Much Ado about Love's Labour's Lost and Won (RST, September 2014 to March 12th 2015)

I thought that the RSC’s idea to pair  Love’s Labour’s Lost with Much Ado About Nothing was an interesting one, and provided an opportunity to explore the two plays together.  The rationale behind this decision was that Much Ado About Nothing must be the lost play, Love’s Labour’s Won, and so the RSC called it’s production of Much Ado About Nothing as Love’s Labour’s Won.  Indeed, there was much that worked well in the juxtaposition between the two plays. The concept allowed the director, Christopher Luscombe  to set the two plays at either side of the first world war.  Love’s Labour’s Lost ended with the four men, now soldiers, going to war.  In Much Ado About Nothing the play commenced with the soldiers returning from the first world war. The pre-war and post-war periods worked well in giving the two households a claustrophobic feel where there wasn’t much they could do but play at being scholars, and lovers.  What also worked very well was that Love’s Labour’s Lost  was set in the Sunmer.  There was a nice touch was the poppies in the background in one scene.  Much Ado About Nothing became a winter play and presented the company with an opportune moment to include a Christmas element in Much Ado About Nothing as it played over the Christmas period. Indeed, Benedick’s gulling scene made much use of the Christmas tree.

The set was stunning.  Modelled on Charlecote close to Stratford-Upon-Avon, the productions took place in different rooms, and the audience was presented with interiors and exteriors as well as the chapel, but the star piece was  the scene on the roof in Love’s Labour’s Lost.  A determination to set up different rooms in the house meant that the sight lines in some places were poor. From the ends of the front rows, chairs often obscured views for whole scenes, and these did not improve during the run. Even though this was a thrust stage, I felt that the whole thing was designed for a proscenium arch stage. Moments from both gulling scenes in Much Ado About Nothing were completely lost for audience members sat in seats that were upstage.

The setting of the plays in a specific location and time period also presented an opportunity to explore Englishness, though the revealing of the French flag in Love’s Labour’s Lost felt strange and out of keeping with the whole aesthetic.

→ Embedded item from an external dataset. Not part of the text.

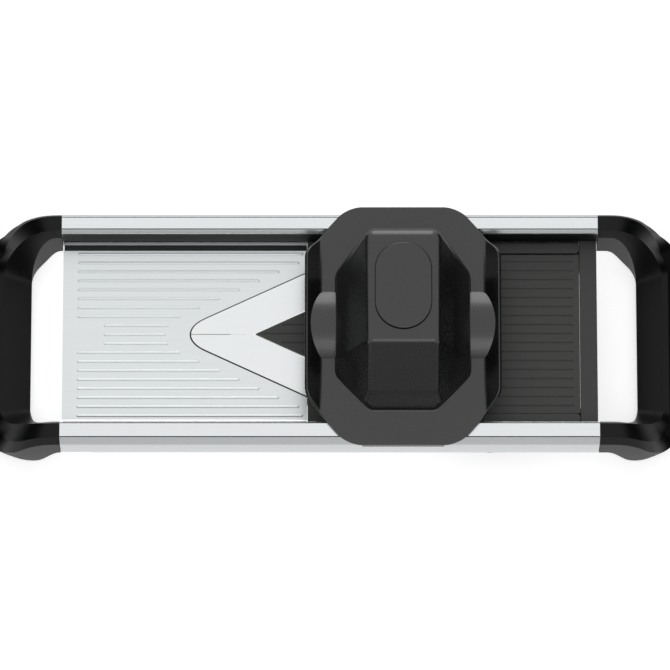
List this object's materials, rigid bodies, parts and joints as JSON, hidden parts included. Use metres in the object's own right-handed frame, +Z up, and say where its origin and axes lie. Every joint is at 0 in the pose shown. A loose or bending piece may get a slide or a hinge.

In Love’s Labour’s Lost, the women were fabulous, and a lot of the comedy came from their coordinated gestures. Michelle Terry  managed to capture Rosaline’s dry humour, and was able to do this again with her portrayal of Beatrice. The women’s reaction to the men attempting to impress as Russian dancers was very enjoyable.  In Much Ado About Nothing, the pool table trick was impressive, and the masked ball a lot of fun.  There are nice touches such as Costard (Nick Haversham) taking his boots off to enter the house, and noticing the background music.  The duet between Moth and Don Armado (John Hodgkinson) was very funny.  In Much Ado About Nothing, the moving of the furniture in the interrogation of the Watch scene is hilarious and often resulted in applause,  and Dogberry (Nick Haversam) plays up the slapstick.  However, there was a very skillful twist in the scene and the laughter turns to sadness when the audience realises that we are actually laughing at  who is suffering from shell shock.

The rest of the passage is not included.